Topics: phone wiretaps and surveillance, attorney-client privilege, testimony immunity, civil contempt and bail, criminal procedure

Summary

Background

A group of people who had been called to testify before a grand jury were granted limited immunity for their testimony under federal law. While they were testifying, a court-authorized electronic surveillance of a telephone intercepted a conversation involving their attorney. After they refused to answer certain questions, they were held in civil contempt and sought bail pending appeal. Similar issues had arisen in earlier applications like In re Beverly and Russo v. Byrne.

Reasoning

The central question was whether a search warrant for electronic surveillance can intrude on the attorney-client relationship and whether the limited immunity they received removes the privilege. Justice Douglas accepted the Court’s view that “use” immunity satisfies the Fifth Amendment, but he warned that information or “leads” from immunized testimony can still lead to indictment and conviction.

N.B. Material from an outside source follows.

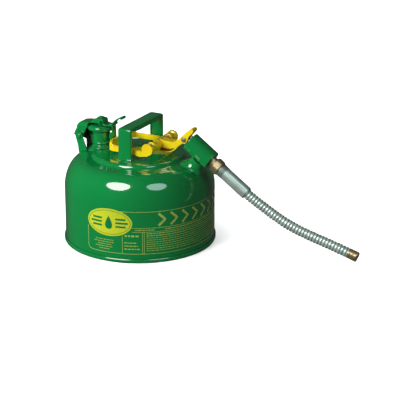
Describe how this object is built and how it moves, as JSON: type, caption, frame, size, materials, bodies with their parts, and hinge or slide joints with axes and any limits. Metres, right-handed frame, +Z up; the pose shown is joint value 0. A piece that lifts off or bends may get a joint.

He concluded the attorney-client privilege can remain critical even with use immunity and that whether a private in camera review is enough, or whether a full adversary hearing is needed, is a serious unresolved issue. Applying the civil contempt bail statute, he found the legal questions were not frivolous and that bail should be granted.

Real world impact

The decision protects lawyer-client conversations from being treated as moot by limited immunity when phone surveillance is involved. It signals that courts may need stronger procedures to screen intercepted lawyer communications and may require more open hearings on relevance. This ruling grants temporary relief (bail) while these constitutional questions remain unresolved by the full Court.

Dissents or concurrances

Justice Powell had earlier denied bail in these matters; Justice Douglas nonetheless reluctantly concluded bail was warranted here.